Glass transmission mechanism of flow-induced noise from the forward facing step

Abstract

In recent years, the engine noise level has been reduced due to powerplant electrification seen in EVs and HEVs for improving fuel economy. At the same time, the wind noise has become more noticeable to the degree that may take away driver comfort. At Honda, we have verified that the contribution of wind noise increases as the speed of EV increases. Among different wind noise types, the high frequency aeroacoustic noise (1k-5kHz) is generated by the flow around the side mirrors and front pillars, and it is transmitted into the cabin through the side window glasses. However, the mechanism of noise generation and transmission has not been fully understood. In this research, our focus is to clarify control object for the reduction of the high frequency aeroacoustic noise into the cabin.

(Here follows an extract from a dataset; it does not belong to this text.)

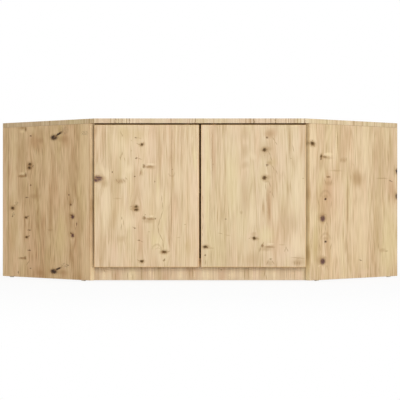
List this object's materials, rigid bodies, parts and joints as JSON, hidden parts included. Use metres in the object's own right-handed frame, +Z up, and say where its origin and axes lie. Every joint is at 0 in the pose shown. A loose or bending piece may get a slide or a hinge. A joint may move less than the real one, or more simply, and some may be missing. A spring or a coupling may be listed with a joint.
{
  "type": "corner cabinet",
  "caption": "Low corner cabinet of oak-decor board on a pentagon plan, with a hinged pair of plain push-to-open doors, a shelf and a recessed plinth.",
  "frame": {"origin": "on the floor under the middle of the cabinet's outline", "axes": "+X to the cabinet's right seen from the front, -Y towards the front, +Z up; the room's corner is at +Y"},
  "size_m": [1.4134, 1.0567, 0.55],
  "materials": {
    "oak_decor": "matt knotty oak decor on board, vertical grain",
    "back_board": "thin hardboard, oak print inside, raw brown outside",
    "nickel_steel": "nickel plated pressed steel",
    "zinc_steel": "zinc plated steel",
    "white_plastic": "white moulded plastic",
    "grey_plastic": "grey moulded plastic",
    "beech": "fluted beech dowel"
  },
  "bodies": {
    "cabinet": {"top_panel": "oak_decor", "bottom_panel": "oak_decor", "shelf": "oak_decor", "plinth_board": "oak_decor", "left_side_panel": "oak_decor", "left_rear_post": "oak_decor", "left_back_panel": "back_board", "left_lower_hinge_arm": "nickel_steel", "left_lower_hinge_plate": "nickel_steel", "left_upper_hinge_arm": "nickel_steel", "left_upper_hinge_plate": "nickel_steel", "left_latch_housing": "white_plastic", "left_plinth_block": "white_plastic", "left_latch_spring": "zinc_steel", "left_front_cam_lock": "zinc_steel", "left_front_cam_bolt": "zinc_steel", "left_front_bottom_dowel": "beech", "left_rear_cam_lock": "zinc_steel", "left_rear_cam_bolt": "zinc_steel", "left_rear_bottom_dowel": "beech", "left_front_shelf_pin": "nickel_steel", "left_front_glide": "grey_plastic", "left_rear_shelf_pin": "nickel_steel", "left_rear_glide": "grey_plastic", "left_post_shelf_pin": "nickel_steel", "left_post_glide": "grey_plastic", "right_side_panel": "oak_decor", "right_rear_post": "oak_decor", "right_back_panel": "back_board", "right_lower_hinge_arm": "nickel_steel", "right_lower_hinge_plate": "nickel_steel", "right_upper_hinge_arm": "nickel_steel", "right_upper_hinge_plate": "nickel_steel", "right_latch_housing": "white_plastic", "right_plinth_block": "white_plastic", "right_latch_spring": "zinc_steel", "right_front_cam_lock": "zinc_steel", "right_front_cam_bolt": "zinc_steel", "right_front_bottom_dowel": "beech", "right_rear_cam_lock": "zinc_steel", "right_rear_cam_bolt": "zinc_steel", "right_rear_bottom_dowel": "beech", "right_front_shelf_pin": "nickel_steel", "right_front_glide": "grey_plastic", "right_rear_shelf_pin": "nickel_steel", "right_rear_glide": "grey_plastic", "right_post_shelf_pin": "nickel_steel", "right_post_glide": "grey_plastic"},
    "left_door": {"left_door": "oak_decor", "left_lower_hinge_cup": "nickel_steel", "left_lower_hinge_pin": "zinc_steel", "left_upper_hinge_cup": "nickel_steel", "left_upper_hinge_pin": "zinc_steel"},
    "left_plunger": {"left_latch_plunger": "grey_plastic"},
    "right_door": {"right_door": "oak_decor", "right_lower_hinge_cup": "nickel_steel", "right_lower_hinge_pin": "zinc_steel", "right_upper_hinge_cup": "nickel_steel", "right_upper_hinge_pin": "zinc_steel"},
    "right_plunger": {"right_latch_plunger": "grey_plastic"}
  },
  "joints": [
    {"name": "left_door_hinge", "type": "hinge", "parent": "cabinet", "child": "left_door", "pos_m": [-0.34559, -0.51656, 0.289], "axis": [0, 0, -1], "range_deg": [0, 95]},
    {"name": "right_door_hinge", "type": "hinge", "parent": "cabinet", "child": "right_door", "pos_m": [0.34559, -0.51656, 0.289], "axis": [0, 0, 1], "range_deg": [0, 95]},
    {"name": "left_plunger_slide", "type": "slide", "parent": "cabinet", "child": "left_plunger", "axis": [0, -1, 0], "range_m": [0, 0.014]},
    {"name": "right_plunger_slide", "type": "slide", "parent": "cabinet", "child": "right_plunger", "axis": [0, -1, 0], "range_m": [0, 0.014]}
  ],
  "couplings": [
    {"joint": "left_plunger_slide", "follows": "left_door_hinge", "m_per_rad": 0.00844},
    {"joint": "right_plunger_slide", "follows": "right_door_hinge", "m_per_rad": 0.00844}
  ]
}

We use a simplified noise transmission model in which the noise from a forward facing step mocking car pillar being transmitted into a box set as car cabin. By applying CFD and CAA analysis validated by wind tunnel experiments, we identify the contribution of convectional pressure fluctuations and/or acoustic sounds. Our analysis results show that the prediction values of the box sound pressure which takes account of convectional pressure fluctuations and acoustic sounds have a good agreement with the experiments, and the contribution of acoustic sounds is about 93% of the sound pressure in the box. Finally, we clarify that in case of high frequency aeroacoustic noise, the acoustic sounds induced by the flow around the forward facing step are directly transmitted into the box. © 2013 The Japan Society of Mechanical Engineers.